Whiteness was used in the OTL US to scuttle class politics more generally, but this didn't really solidify until after the consolidation of Jim Crow, the Wilson administration and during the first Great Migration.

That's true, and this is actually something I took into account when I wrote that.

How this will play out with a CSA that wins independence even for only a generation or two will be very interesting.

Yes, I definitely agree.
 
It really depends on how large the black immigrant population is, for one, and how the US responds to them: they may be seen much as OTL or worse, or they may be viewed quite sympathetically and even as protagonists against the CSA, depending on which way US revanchism goes.
 
It really depends on how large the black immigrant population is, for one, and how the US responds to them: they may be seen much as OTL or worse, or they may be viewed quite sympathetically and even as protagonists against the CSA, depending on which way US revanchism goes.
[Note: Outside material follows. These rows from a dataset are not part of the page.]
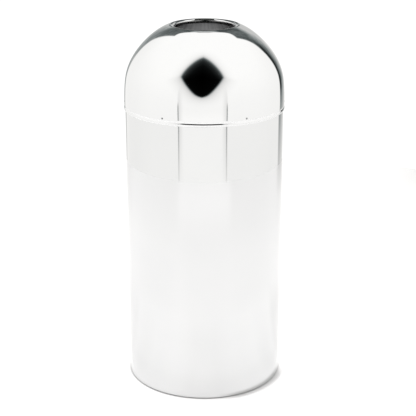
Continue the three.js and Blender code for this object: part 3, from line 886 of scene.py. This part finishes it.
hole_low = N.curve(Fx, tones([(0, 0), (0.7, 3), (0.86, 7), (0.9, 19), (0.95, 61), (1.0, 122), (1.05, 168), (1.1, 192), (1.15, 203), (1.2, 210), (1.3, 218),
                              (1.4, 223), (1.6, 230), (1.8, 234), (2.1, 238), (2.5, 241), (3.0, 243)], 243))
hole_up = N.curve(Fx, tones([(0, 0), (0.3, 6), (0.5, 13), (0.7, 30), (0.8, 46), (0.85, 57), (0.9, 70), (0.95, 95), (1.0, 134), (1.05, 174), (1.1, 206), (1.15, 220),
                             (1.2, 230), (1.3, 241), (1.4, 246), (1.6, 250), (1.8, 252), (2.2, 254), (3.0, 254)], 254))
hole = N.mix(N.step(pw_signed, -0.12, 0.12), hole_up, hole_low)
tent = N.mul(tone, hole)

# the two edges of the tent's front panel, from the floor up to the opening
for pos, inward in ((-37.2, 1.0), (31.9, -1.0)):
    off = N.mul(N.sub(az, pos), inward)
    d = N.abs(off)
    low_end = N.lin(el, -18.6, -15.0)
    core = N.mul(N.step(d, 1.3, 0.2), N.mul(low_end, N.step(el, -4.5, -10.0)))
    shade = N.mul(N.mul(N.step(off, 8.5, 0.4), N.step(off, -1.2, 0.3)), N.mul(low_end, N.step(el, 24.0, -12.0)))
    tent = N.mul(tent, N.mul(N.sub(1.0, N.mul(core, 0.60)), N.sub(1.0, N.mul(shade, 0.16))))

# unlit studio behind the tent, right and left of the backdrop
rt = N.lin(az, 130.0, 180.0)
low_r = N.curve(rt, [(0.0, 1.0), (0.115, 1.0), (0.15, 0.12), (0.19, 0.02), (0.25, 0.03), (0.32, 0.18), (0.40, 0.30), (0.50, 0.46), (0.60, 0.64), (0.72, 0.86), (0.84, 1.0), (1.0, 1.0)])
high_r = N.curve(rt, [(0.0, 1.0), (0.135, 1.0), (0.18, 0.16), (0.24, 0.10), (0.34, 0.13), (0.5, 0.14), (0.62, 0.09), (0.75, 0.07), (1.0, 0.06)])
rise = N.step(el, 7.0, 15.0)
pale = N.mix(N.mul(N.step(el, -4.0, 6.0), N.step(N.abs(az), 148.0, 158.0)), 1.0, 0.62)
low_r = N.m("MINIMUM", low_r, pale)
right_v = N.mix(N.mix(N.step(az, 170.0, 175.0), N.step(el, 19.0, 32.0), rise), low_r, high_r)
edge_l = N.add(145.0, N.mul(N.sub(45.0, el), 0.2))
lt = N.lin(N.sub(N.mul(az, -1.0), edge_l), -5.0, 35.0)
low_l = N.curve(lt, [(0.0, 1.0), (0.10, 1.0), (0.16, 0.40), (0.28, 0.36), (0.45, 0.45), (0.7, 0.70), (1.0, 1.0)])
low_l = N.sub(1.0, N.mul(N.inv(low_l), N.step(el, 18.0, -4.0, 1.2, 0.95)))
mid_l = N.curve(lt, [(0.0, 1.0), (0.08, 1.0), (0.15, 0.16), (0.3, 0.13), (0.45, 0.12), (0.7, 0.09), (1.0, 0.06)])
low_l = N.m("MINIMUM", low_l, pale)
left_v = N.mix(N.mix(N.step(az, -170.0, -175.0), N.step(el, 18.0, 31.0), rise), low_l, mid_l)
back = N.mix(N.m("GREATER_THAN", az, 0.0), left_v, right_v)
# darkest low down behind on both sides, a paler strip high up straight behind
far_az = N.abs(az)
deep = N.mul(N.mul(N.step(far_az, 171.0, 175.0), N.step(far_az, 180.0, 177.0)), N.mul(N.step(el, 46.0, 34.0), rise))
back = N.mul(back, N.sub(1.0, N.mul(deep, 0.75)))
back = N.mix(N.mul(N.step(far_az, 163.0, 173.0), N.step(el, 46.0, 51.0)), back, 0.40)
side = N.step(N.abs(az), 100.0, 101.0)
cut = N.add(N.add(48.5, N.mul(N.step(N.abs(az), 150.0, 168.0), 5.5)), N.mul(N.step(N.abs(az), 166.0, 175.0), 4.0))
grain = N.lin(N.noise(D, 16.0, 3.0, 0.6), 0.32, 0.68, -0.30, 0.30)
back = N.mul(back, N.add(1.0, N.mul(grain, N.step(back, 0.75, 0.25))))
window = N.mul(side, N.step(N.sub(el, cut), 1.4, -1.4))
window = N.mul(window, N.curve(N.lin(el, -20.0, 1.0), [(0.0, 0.0), (0.0238, 0.0), (0.114, 0.235), (0.167, 0.375), (0.214, 0.50), (0.267, 0.64), (0.367, 0.78), (0.524, 1.0)]))
tent = N.mul(tent, N.mix(window, 1.0, back))

lp = N.new("ShaderNodeLightPath")
bg_env = N.new("ShaderNodeBackground")
N.put(bg_env.inputs["Color"], N.mixc(N.step(tent, 0.0, 0.6), (0.87, 0.99, 0.99, 1), (1.0, 0.995, 0.980, 1)))
N.put(bg_env.inputs["Strength"], N.mul(tent, TENT))
bg_cam = N.new("ShaderNodeBackground")
bg_cam.inputs["Color"].default_value = (1, 1, 1, 1)
bg_cam.inputs["Strength"].default_value = 1.1
mixs = N.new("ShaderNodeMixShader")
N.put(mixs.inputs[0], lp.outputs["Is Camera Ray"])
N.put(mixs.inputs[1], bg_env.outputs[0])
N.put(mixs.inputs[2], bg_cam.outputs[0])
out = N.new("ShaderNodeOutputWorld")
N.put(out.inputs["Surface"], mixs.outputs[0])

# one broad soft light, high on the left and a little behind
key = bpy.data.lights.new("key_softbox", "AREA")
key.shape = "RECTANGLE"
key.size, key.size_y = 1.3, 1.3
key.energy = 4.0
key_ob = bpy.data.objects.new("key_softbox", key)
scene.collection.objects.link(key_ob)
key_ob.location = (-1.7, 0.9, 2.3)
key_ob.rotation_euler = (Vector((0, 0, 0.2)) - Vector(key_ob.location)).to_track_quat("-Z", "Y").to_euler()
key_ob.visible_glossy = False
key_ob.visible_camera = False

# small black flag over the back of the mouth; it only takes the shine off the middle of the far lip
card_mat, N, b = material("studio_flag", 0.0, (0.03, 0.031, 0.03), 0.9)
N.put(b.inputs["Base Color"], N.mixc(N.step(N.split(object_xyz(N))[1], 0.060, 0.072), (0.03, 0.031, 0.03, 1), (0.17, 0.18, 0.17, 1)))
b.inputs["Specular IOR Level"].default_value = 0.0
card_v = [(-0.0035, -0.060, 0.903), (0.0035, -0.060, 0.903), (0.0085, 0.020, 0.903), (0.0185, 0.062, 0.903), (0.0215, 0.098, 0.903),
          (-0.0215, 0.098, 0.903), (-0.0185, 0.062, 0.903), (-0.0085, 0.020, 0.903)]
card = mesh_object("studio_flag", card_v, [list(range(8))], [card_mat], sharp=None)
card.visible_camera = False
card.visible_diffuse = False
card.visible_shadow = False

# small light that reaches in through the mouth
fill = bpy.data.lights.new("mouth_fill", "SPOT")
fill.energy = 450.0
fill.spot_size = math.radians(4.2)
fill.spot_blend = 1.0
fill.shadow_soft_size = 0.06
fill_ob = bpy.data.objects.new("mouth_fill", fill)
scene.collection.objects.link(fill_ob)
fill_ob.location = (0.0, -2.3, 1.42)
fill_ob.rotation_euler = (Vector((0, 0.05, 0.872)) - Vector(fill_ob.location)).to_track_quat("-Z", "Y").to_euler()
fill_ob.visible_glossy = False
fill_ob.visible_camera = False

# ------------------------------------------------------------------ camera
cam = bpy.data.cameras.new("camera")
cam.sensor_width = 36.0
cam.lens = 102.40
cam.shift_x = (208.0 - 204.45) / 416.0
cam.shift_y = 0.0
cam_ob = bpy.data.objects.new("camera", cam)
scene.collection.objects.link(cam_ob)
cam_ob.location = (0.0, -2.7817, 1.3802)
cam_ob.rotation_euler = (math.radians(90 - 18.885), 0.0, 0.0)
scene.camera = cam_ob

scene.view_settings.view_transform = "Standard"
scene.view_settings.look = "None"
scene.view_settings.exposure = 0.0
scene.view_settings.gamma = 1.0
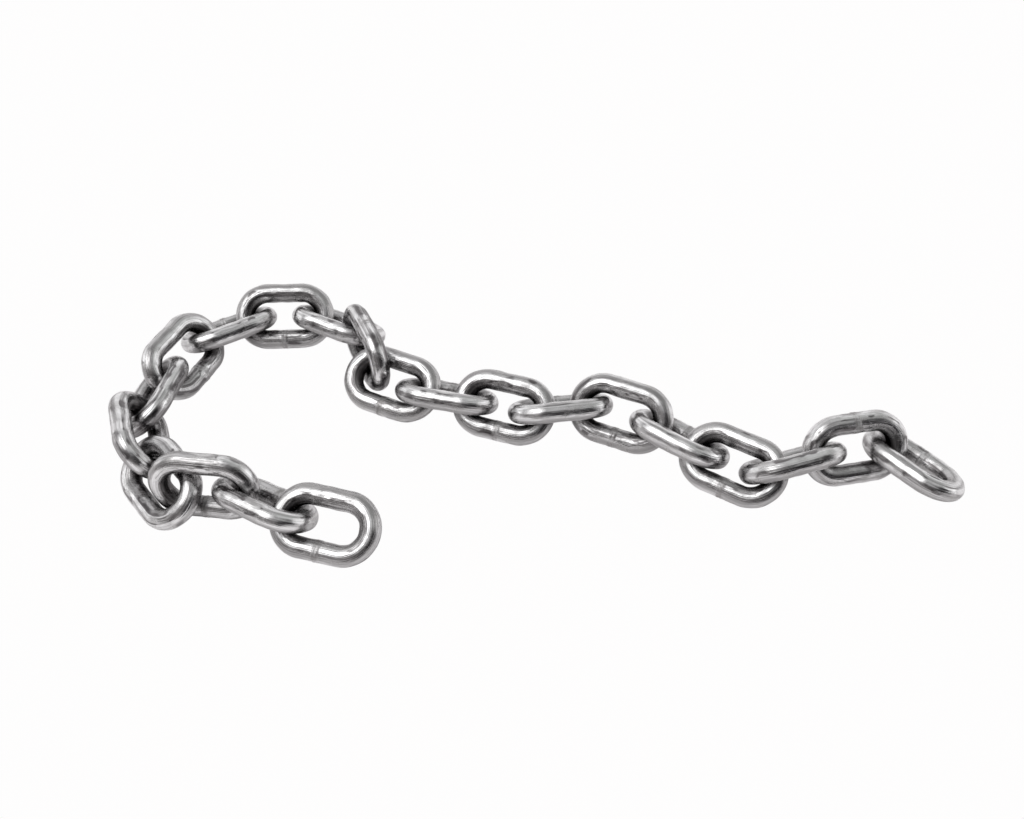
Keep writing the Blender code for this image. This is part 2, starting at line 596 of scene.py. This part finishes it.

The fewer blacks and the further West they went, the better relations would be. The working class tensions between immigrant whites the urban poor and black communities led to less than stellar race relations in the North East and the Midwest, so if you can dial that back a bit you definitely have less overt racial tension. Even just exporting that tension out West where it can be less stark across half a dozen territories makes it something less than what we recognize today.

Say only 500,000 blacks make it into the Union in the aftermath of a Confederate victory, say 50,000 embark on hairbrained colonization schemes, say another 250,000 head out West to try and gain land and independence, you'd have some 200,000 spread out settling the Midwest and Northeast. That would still cause trouble in urban areas, but much less than OTL.